Signatures of macroscopic quantum coherence in ultracold dilute Fermi gases

TL;DR

This paper proposes a double-well optical trap setup for ultracold Fermi-Bose mixtures to detect macroscopic quantum coherence associated with superfluidity, using tunneling and interference signatures.

Contribution

It introduces a novel experimental configuration and methods to observe superfluid signatures in ultracold Fermi gases through tunneling and interference phenomena.

Findings

Identification of tunneling of Fermi pairs as a superfluid signature

Observation of interference fringes in separated potential minima

Feasibility of low decoherence times with optimized trapping techniques

Abstract

We propose a double-well configuration for optical trapping of ultracold two-species Fermi-Bose atomic mixtures.
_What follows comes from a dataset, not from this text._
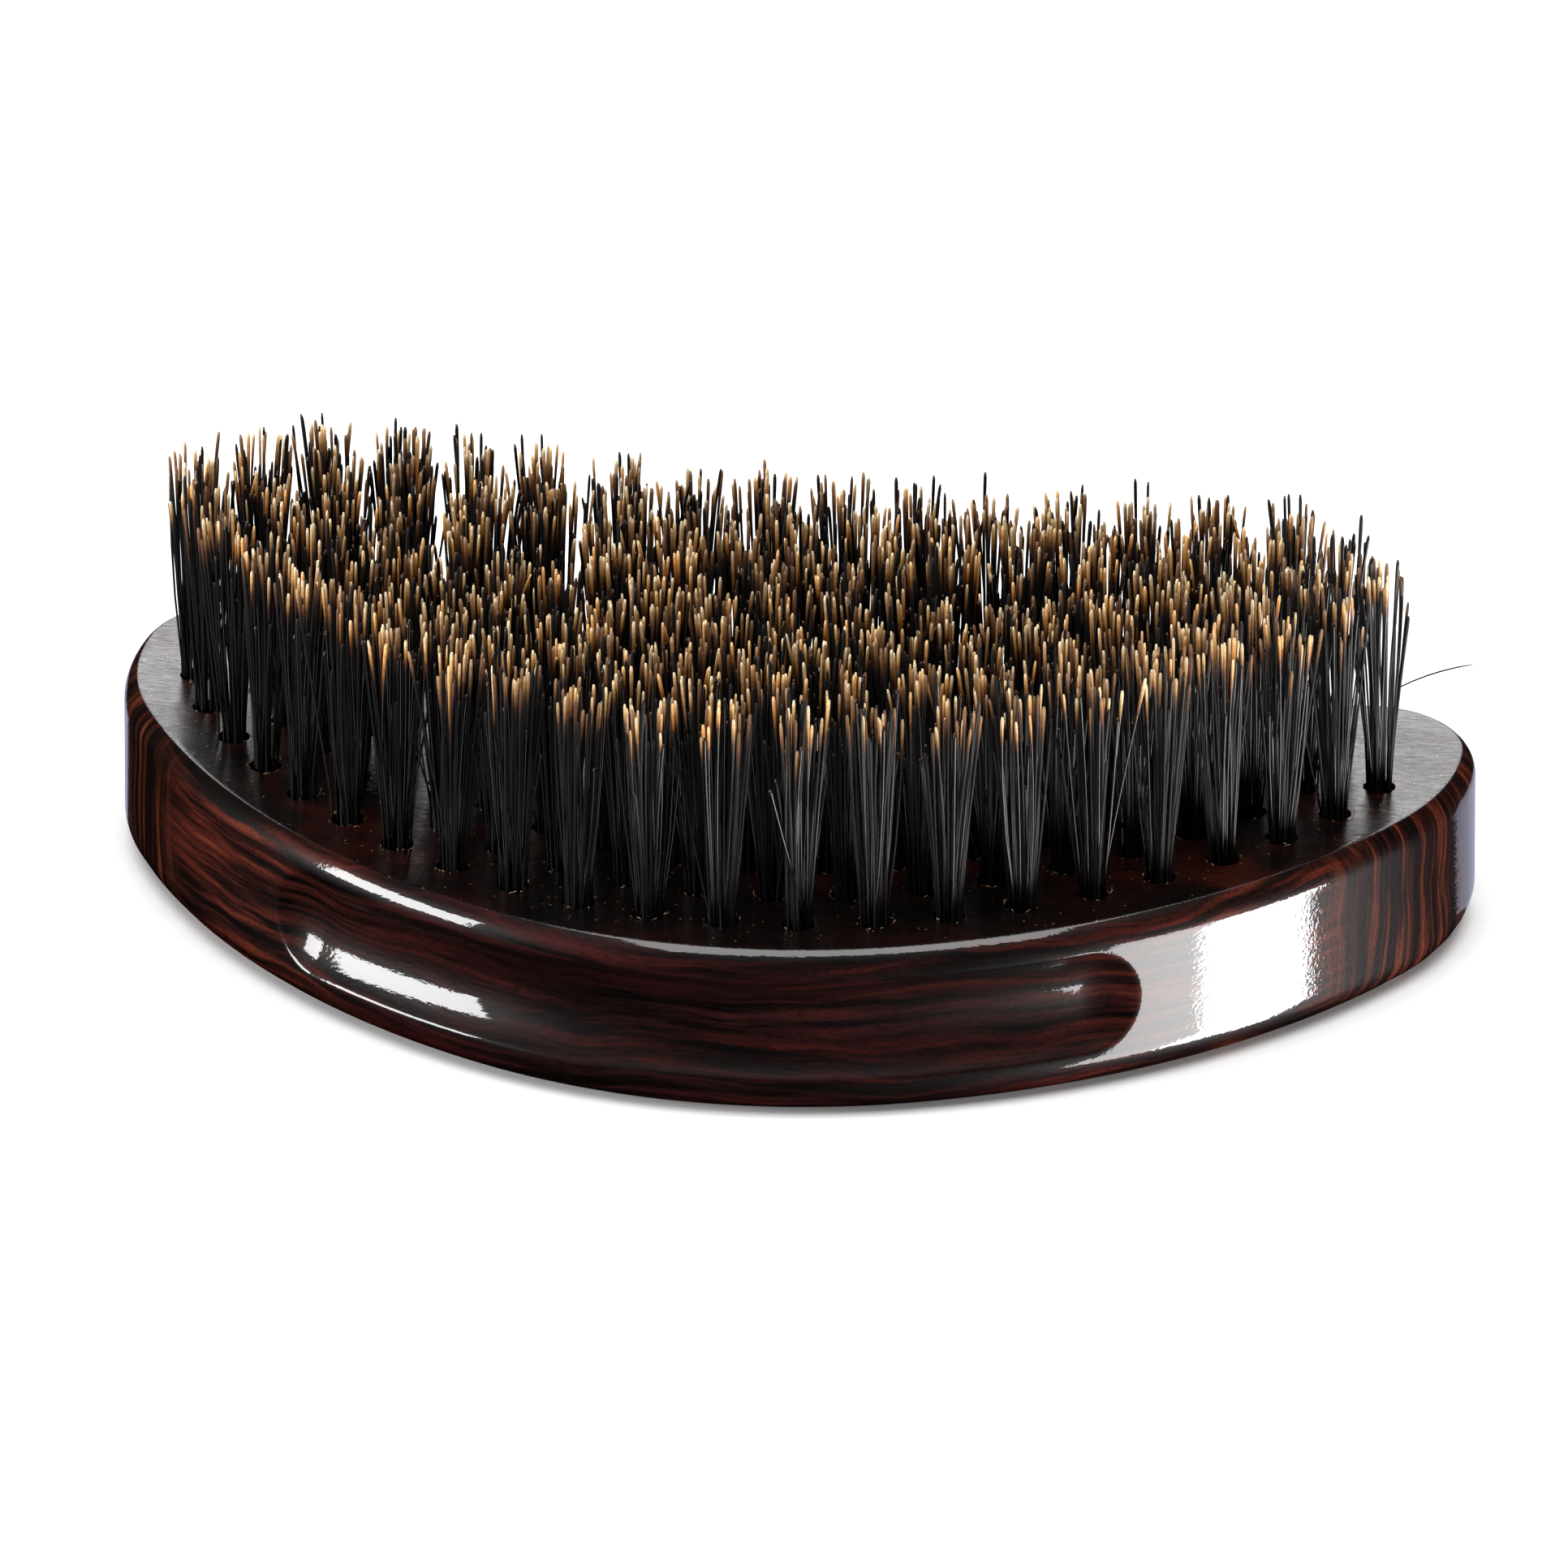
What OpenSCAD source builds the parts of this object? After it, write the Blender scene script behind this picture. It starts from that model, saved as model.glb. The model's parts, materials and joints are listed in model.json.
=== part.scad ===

Two signatures of macroscopic quantum coherence attributable to a superfluid phase transition for the Fermi gas are analyzed. The first signature is based upon tunneling of Fermi pairs when the power of the deconfining laser beam is significantly reduced. The second relies on the observation of interference fringes in a regime where the fermions are trapped in two sharply separated minima of the potential. Both signatures rely on small decoherence times for the Fermi samples, which should be possible by reaching low temperatures using a Bose gas as a refrigerator, and a bichromatic optical dipole trap for confinement, with optimal heat-capacity matching between the two species.